What follows is a set of records; repeat all of them exactly.
━━━ Dataset rows ━━━
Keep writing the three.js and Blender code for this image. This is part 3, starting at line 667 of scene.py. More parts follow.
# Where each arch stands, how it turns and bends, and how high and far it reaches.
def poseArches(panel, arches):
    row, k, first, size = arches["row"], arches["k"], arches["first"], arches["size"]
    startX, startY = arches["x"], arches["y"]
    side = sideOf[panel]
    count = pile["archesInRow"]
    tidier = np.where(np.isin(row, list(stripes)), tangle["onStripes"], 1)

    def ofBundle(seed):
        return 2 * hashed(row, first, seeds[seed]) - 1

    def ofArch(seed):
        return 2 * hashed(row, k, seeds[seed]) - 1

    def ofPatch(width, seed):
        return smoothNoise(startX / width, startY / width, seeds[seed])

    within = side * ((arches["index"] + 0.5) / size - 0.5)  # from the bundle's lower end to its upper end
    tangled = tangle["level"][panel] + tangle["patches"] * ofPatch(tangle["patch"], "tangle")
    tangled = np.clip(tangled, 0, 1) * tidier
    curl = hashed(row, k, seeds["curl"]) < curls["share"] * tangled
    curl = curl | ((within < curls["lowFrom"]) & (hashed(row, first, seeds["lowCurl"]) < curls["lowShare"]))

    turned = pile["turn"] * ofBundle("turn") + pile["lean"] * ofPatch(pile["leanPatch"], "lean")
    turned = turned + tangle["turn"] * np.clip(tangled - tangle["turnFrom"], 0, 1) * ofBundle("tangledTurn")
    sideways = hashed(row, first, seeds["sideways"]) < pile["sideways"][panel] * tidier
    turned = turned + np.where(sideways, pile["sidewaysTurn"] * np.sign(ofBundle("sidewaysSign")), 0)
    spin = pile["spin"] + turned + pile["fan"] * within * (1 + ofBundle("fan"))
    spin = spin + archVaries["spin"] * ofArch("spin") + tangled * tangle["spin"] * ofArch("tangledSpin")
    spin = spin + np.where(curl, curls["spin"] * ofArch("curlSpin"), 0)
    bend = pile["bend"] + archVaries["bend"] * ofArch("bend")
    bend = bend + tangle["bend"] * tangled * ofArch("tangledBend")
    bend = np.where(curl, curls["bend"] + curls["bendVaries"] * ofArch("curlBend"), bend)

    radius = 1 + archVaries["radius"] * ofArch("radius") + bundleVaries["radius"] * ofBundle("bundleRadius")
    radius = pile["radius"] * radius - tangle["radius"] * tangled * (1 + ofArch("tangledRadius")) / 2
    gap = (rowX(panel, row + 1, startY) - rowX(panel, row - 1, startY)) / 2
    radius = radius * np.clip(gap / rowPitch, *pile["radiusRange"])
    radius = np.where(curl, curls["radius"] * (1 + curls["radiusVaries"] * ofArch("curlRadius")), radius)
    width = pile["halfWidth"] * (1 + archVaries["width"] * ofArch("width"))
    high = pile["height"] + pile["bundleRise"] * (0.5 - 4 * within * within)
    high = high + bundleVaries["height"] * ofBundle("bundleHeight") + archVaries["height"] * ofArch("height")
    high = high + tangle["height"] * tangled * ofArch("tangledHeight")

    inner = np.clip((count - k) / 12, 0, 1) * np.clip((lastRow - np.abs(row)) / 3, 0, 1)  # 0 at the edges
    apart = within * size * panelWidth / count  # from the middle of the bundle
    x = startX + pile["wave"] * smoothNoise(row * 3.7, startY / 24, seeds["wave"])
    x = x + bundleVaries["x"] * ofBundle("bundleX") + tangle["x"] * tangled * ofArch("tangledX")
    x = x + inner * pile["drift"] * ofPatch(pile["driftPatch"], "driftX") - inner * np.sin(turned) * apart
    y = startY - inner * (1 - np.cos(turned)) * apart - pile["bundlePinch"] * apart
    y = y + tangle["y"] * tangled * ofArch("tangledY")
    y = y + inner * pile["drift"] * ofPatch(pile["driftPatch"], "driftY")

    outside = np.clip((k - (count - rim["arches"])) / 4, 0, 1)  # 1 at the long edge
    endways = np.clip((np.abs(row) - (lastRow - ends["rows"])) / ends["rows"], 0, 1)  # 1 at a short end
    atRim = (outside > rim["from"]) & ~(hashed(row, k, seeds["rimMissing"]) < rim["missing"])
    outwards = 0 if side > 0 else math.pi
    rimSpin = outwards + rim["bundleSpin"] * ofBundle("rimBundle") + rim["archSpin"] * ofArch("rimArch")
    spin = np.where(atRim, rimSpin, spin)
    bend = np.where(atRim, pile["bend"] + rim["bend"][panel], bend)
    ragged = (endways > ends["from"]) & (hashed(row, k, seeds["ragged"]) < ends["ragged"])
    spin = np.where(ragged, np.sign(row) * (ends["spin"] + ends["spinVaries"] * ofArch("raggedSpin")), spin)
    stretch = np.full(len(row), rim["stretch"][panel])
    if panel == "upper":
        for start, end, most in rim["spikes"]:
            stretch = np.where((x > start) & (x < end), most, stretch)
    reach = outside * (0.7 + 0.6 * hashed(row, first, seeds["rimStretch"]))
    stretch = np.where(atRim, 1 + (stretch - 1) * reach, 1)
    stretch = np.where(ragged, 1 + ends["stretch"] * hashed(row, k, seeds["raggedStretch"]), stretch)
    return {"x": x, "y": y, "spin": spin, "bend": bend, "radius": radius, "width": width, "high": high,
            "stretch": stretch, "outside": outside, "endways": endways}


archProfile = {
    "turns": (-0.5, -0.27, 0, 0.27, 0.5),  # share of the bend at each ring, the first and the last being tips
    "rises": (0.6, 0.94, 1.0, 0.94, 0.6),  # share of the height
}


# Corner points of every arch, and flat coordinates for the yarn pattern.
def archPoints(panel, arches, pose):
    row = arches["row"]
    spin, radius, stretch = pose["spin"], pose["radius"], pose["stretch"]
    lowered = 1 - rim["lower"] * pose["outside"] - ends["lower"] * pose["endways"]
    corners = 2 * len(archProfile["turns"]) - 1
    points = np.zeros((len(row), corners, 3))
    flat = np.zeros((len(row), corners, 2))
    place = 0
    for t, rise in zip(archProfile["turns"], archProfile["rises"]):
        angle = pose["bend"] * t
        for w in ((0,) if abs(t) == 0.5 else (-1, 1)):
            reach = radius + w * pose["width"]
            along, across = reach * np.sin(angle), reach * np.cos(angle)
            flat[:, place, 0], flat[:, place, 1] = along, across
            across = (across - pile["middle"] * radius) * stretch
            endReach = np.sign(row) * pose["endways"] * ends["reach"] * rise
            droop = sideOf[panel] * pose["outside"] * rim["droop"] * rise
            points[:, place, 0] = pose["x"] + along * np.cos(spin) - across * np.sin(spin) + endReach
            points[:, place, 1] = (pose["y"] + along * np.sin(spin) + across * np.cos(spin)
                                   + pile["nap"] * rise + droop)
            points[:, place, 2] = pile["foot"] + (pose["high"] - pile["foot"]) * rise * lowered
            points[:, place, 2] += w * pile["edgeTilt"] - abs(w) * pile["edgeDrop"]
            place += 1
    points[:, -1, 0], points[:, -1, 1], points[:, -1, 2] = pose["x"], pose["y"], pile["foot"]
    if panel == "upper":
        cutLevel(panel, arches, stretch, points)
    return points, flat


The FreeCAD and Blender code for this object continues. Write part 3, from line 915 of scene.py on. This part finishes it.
━━━
→ Answer in full
Keep writing the three.js and Blender code for this image. This is part 3, starting at line 667 of scene.py. More parts follow.
# Where each arch stands, how it turns and bends, and how high and far it reaches.
def poseArches(panel, arches):
    row, k, first, size = arches["row"], arches["k"], arches["first"], arches["size"]
    startX, startY = arches["x"], arches["y"]
    side = sideOf[panel]
    count = pile["archesInRow"]
    tidier = np.where(np.isin(row, list(stripes)), tangle["onStripes"], 1)

    def ofBundle(seed):
        return 2 * hashed(row, first, seeds[seed]) - 1

    def ofArch(seed):
        return 2 * hashed(row, k, seeds[seed]) - 1

    def ofPatch(width, seed):
        return smoothNoise(startX / width, startY / width, seeds[seed])

    within = side * ((arches["index"] + 0.5) / size - 0.5)  # from the bundle's lower end to its upper end
    tangled = tangle["level"][panel] + tangle["patches"] * ofPatch(tangle["patch"], "tangle")
    tangled = np.clip(tangled, 0, 1) * tidier
    curl = hashed(row, k, seeds["curl"]) < curls["share"] * tangled
    curl = curl | ((within < curls["lowFrom"]) & (hashed(row, first, seeds["lowCurl"]) < curls["lowShare"]))

    turned = pile["turn"] * ofBundle("turn") + pile["lean"] * ofPatch(pile["leanPatch"], "lean")
    turned = turned + tangle["turn"] * np.clip(tangled - tangle["turnFrom"], 0, 1) * ofBundle("tangledTurn")
    sideways = hashed(row, first, seeds["sideways"]) < pile["sideways"][panel] * tidier
    turned = turned + np.where(sideways, pile["sidewaysTurn"] * np.sign(ofBundle("sidewaysSign")), 0)
    spin = pile["spin"] + turned + pile["fan"] * within * (1 + ofBundle("fan"))
    spin = spin + archVaries["spin"] * ofArch("spin") + tangled * tangle["spin"] * ofArch("tangledSpin")
    spin = spin + np.where(curl, curls["spin"] * ofArch("curlSpin"), 0)
    bend = pile["bend"] + archVaries["bend"] * ofArch("bend")
    bend = bend + tangle["bend"] * tangled * ofArch("tangledBend")
    bend = np.where(curl, curls["bend"] + curls["bendVaries"] * ofArch("curlBend"), bend)

    radius = 1 + archVaries["radius"] * ofArch("radius") + bundleVaries["radius"] * ofBundle("bundleRadius")
    radius = pile["radius"] * radius - tangle["radius"] * tangled * (1 + ofArch("tangledRadius")) / 2
    gap = (rowX(panel, row + 1, startY) - rowX(panel, row - 1, startY)) / 2
    radius = radius * np.clip(gap / rowPitch, *pile["radiusRange"])
    radius = np.where(curl, curls["radius"] * (1 + curls["radiusVaries"] * ofArch("curlRadius")), radius)
    width = pile["halfWidth"] * (1 + archVaries["width"] * ofArch("width"))
    high = pile["height"] + pile["bundleRise"] * (0.5 - 4 * within * within)
    high = high + bundleVaries["height"] * ofBundle("bundleHeight") + archVaries["height"] * ofArch("height")
    high = high + tangle["height"] * tangled * ofArch("tangledHeight")

    inner = np.clip((count - k) / 12, 0, 1) * np.clip((lastRow - np.abs(row)) / 3, 0, 1)  # 0 at the edges
    apart = within * size * panelWidth / count  # from the middle of the bundle
    x = startX + pile["wave"] * smoothNoise(row * 3.7, startY / 24, seeds["wave"])
    x = x + bundleVaries["x"] * ofBundle("bundleX") + tangle["x"] * tangled * ofArch("tangledX")
    x = x + inner * pile["drift"] * ofPatch(pile["driftPatch"], "driftX") - inner * np.sin(turned) * apart
    y = startY - inner * (1 - np.cos(turned)) * apart - pile["bundlePinch"] * apart
    y = y + tangle["y"] * tangled * ofArch("tangledY")
    y = y + inner * pile["drift"] * ofPatch(pile["driftPatch"], "driftY")

    outside = np.clip((k - (count - rim["arches"])) / 4, 0, 1)  # 1 at the long edge
    endways = np.clip((np.abs(row) - (lastRow - ends["rows"])) / ends["rows"], 0, 1)  # 1 at a short end
    atRim = (outside > rim["from"]) & ~(hashed(row, k, seeds["rimMissing"]) < rim["missing"])
    outwards = 0 if side > 0 else math.pi
    rimSpin = outwards + rim["bundleSpin"] * ofBundle("rimBundle") + rim["archSpin"] * ofArch("rimArch")
    spin = np.where(atRim, rimSpin, spin)
    bend = np.where(atRim, pile["bend"] + rim["bend"][panel], bend)
    ragged = (endways > ends["from"]) & (hashed(row, k, seeds["ragged"]) < ends["ragged"])
    spin = np.where(ragged, np.sign(row) * (ends["spin"] + ends["spinVaries"] * ofArch("raggedSpin")), spin)
    stretch = np.full(len(row), rim["stretch"][panel])
    if panel == "upper":
        for start, end, most in rim["spikes"]:
            stretch = np.where((x > start) & (x < end), most, stretch)
    reach = outside * (0.7 + 0.6 * hashed(row, first, seeds["rimStretch"]))
    stretch = np.where(atRim, 1 + (stretch - 1) * reach, 1)
    stretch = np.where(ragged, 1 + ends["stretch"] * hashed(row, k, seeds["raggedStretch"]), stretch)
    return {"x": x, "y": y, "spin": spin, "bend": bend, "radius": radius, "width": width, "high": high,
            "stretch": stretch, "outside": outside, "endways": endways}


archProfile = {
    "turns": (-0.5, -0.27, 0, 0.27, 0.5),  # share of the bend at each ring, the first and the last being tips
    "rises": (0.6, 0.94, 1.0, 0.94, 0.6),  # share of the height
}


# Corner points of every arch, and flat coordinates for the yarn pattern.
def archPoints(panel, arches, pose):
    row = arches["row"]
    spin, radius, stretch = pose["spin"], pose["radius"], pose["stretch"]
    lowered = 1 - rim["lower"] * pose["outside"] - ends["lower"] * pose["endways"]
    corners = 2 * len(archProfile["turns"]) - 1
    points = np.zeros((len(row), corners, 3))
    flat = np.zeros((len(row), corners, 2))
    place = 0
    for t, rise in zip(archProfile["turns"], archProfile["rises"]):
        angle = pose["bend"] * t
        for w in ((0,) if abs(t) == 0.5 else (-1, 1)):
            reach = radius + w * pose["width"]
            along, across = reach * np.sin(angle), reach * np.cos(angle)
            flat[:, place, 0], flat[:, place, 1] = along, across
            across = (across - pile["middle"] * radius) * stretch
            endReach = np.sign(row) * pose["endways"] * ends["reach"] * rise
            droop = sideOf[panel] * pose["outside"] * rim["droop"] * rise
            points[:, place, 0] = pose["x"] + along * np.cos(spin) - across * np.sin(spin) + endReach
            points[:, place, 1] = (pose["y"] + along * np.sin(spin) + across * np.cos(spin)
                                   + pile["nap"] * rise + droop)
            points[:, place, 2] = pile["foot"] + (pose["high"] - pile["foot"]) * rise * lowered
            points[:, place, 2] += w * pile["edgeTilt"] - abs(w) * pile["edgeDrop"]
            place += 1
    points[:, -1, 0], points[:, -1, 1], points[:, -1, 2] = pose["x"], pose["y"], pile["foot"]
    if panel == "upper":
        cutLevel(panel, arches, stretch, points)
    return points, flat


The FreeCAD and Blender code for this object continues. Write part 3, from line 915 of scene.py on. This part finishes it.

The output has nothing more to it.